Em abril, devem se juntar aos jovens criadores ligados à aceleradora os advogados do escritório Tauil & Chequer. Está em fase de negociação com o mesmo Aqwa a transferência da sede da Caixa Econômica Federal no Rio, hoje na Avenida Rio Branco. “Depois da euforia inicial, o preço do metro quadrado chegou a um equilíbrio. Empresas que estão chegando ao Rio e também escritórios localizados no miolo do Centro, em prédios ultrapassados, se voltarão para o porto”, aposta Guilherme Soares, da JLL Consultoria. É o que espera também a operadora do VLT que conecta a área ao Aeroporto Santos Dumont e ao resto do Centro. Ali se torce para o sistema finalmente bater a meta de passageiros estabelecida no projeto. Com cerca de 120 000 usuários em suas duas linhas a cada dia, o bondinho não chega à metade do planejado.
Mesmo consistente, o movimento de ocupação da região portuária está longe de sinalizar o fim dos desafios para construtoras, investidores e incorporadores que apostaram no lugar. Empreendimentos ambiciosos que chegaram a ser anunciados com pompa, como a Trump Tower Rio e o complexo a ser erguido no Moinho Fluminense, estão em compasso de espera. Os hotéis que se instalaram ali amargam taxas de ocupação insatisfatórias. O uso residencial da área é, por enquanto, uma miragem exposta em vídeos promocionais. É o caso do complexo Lumina, dos americanos da Tishman Spyer, que terá quatro torres entre o prédio da L’Oréal e o Moinho Fluminense.

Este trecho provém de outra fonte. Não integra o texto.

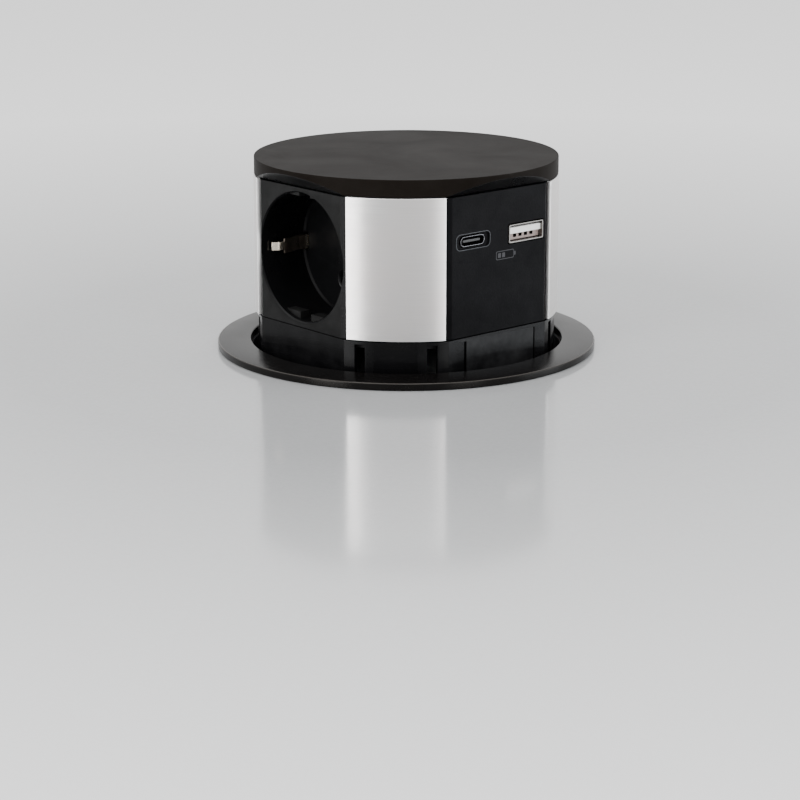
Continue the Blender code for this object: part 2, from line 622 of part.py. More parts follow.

Inovadora em seus conceitos, a operação urbana no porto envolve soluções relativamente simples, que deveriam ser reproduzidas em toda a cidade. Por meio de relatórios trimestrais, a população tem acesso a informações sobre os serviços executados na região, do volume de lixo recolhido à reposição de mobiliário urbano danificado. Os dados oficiais mostram que aproximadamente 50% das obras de urbanização previstas no Porto Maravilha foram executadas. Muitos críticos acreditam que isso é sinal de fracasso e que o projeto virou um mico. No entanto, como no aforismo que se vale da imagem de um copo com água pela metade, talvez seja o momento de começar a ver o Porto Maravilha como uma empreitada promissora e que já superou um bom punhado de seus percalços.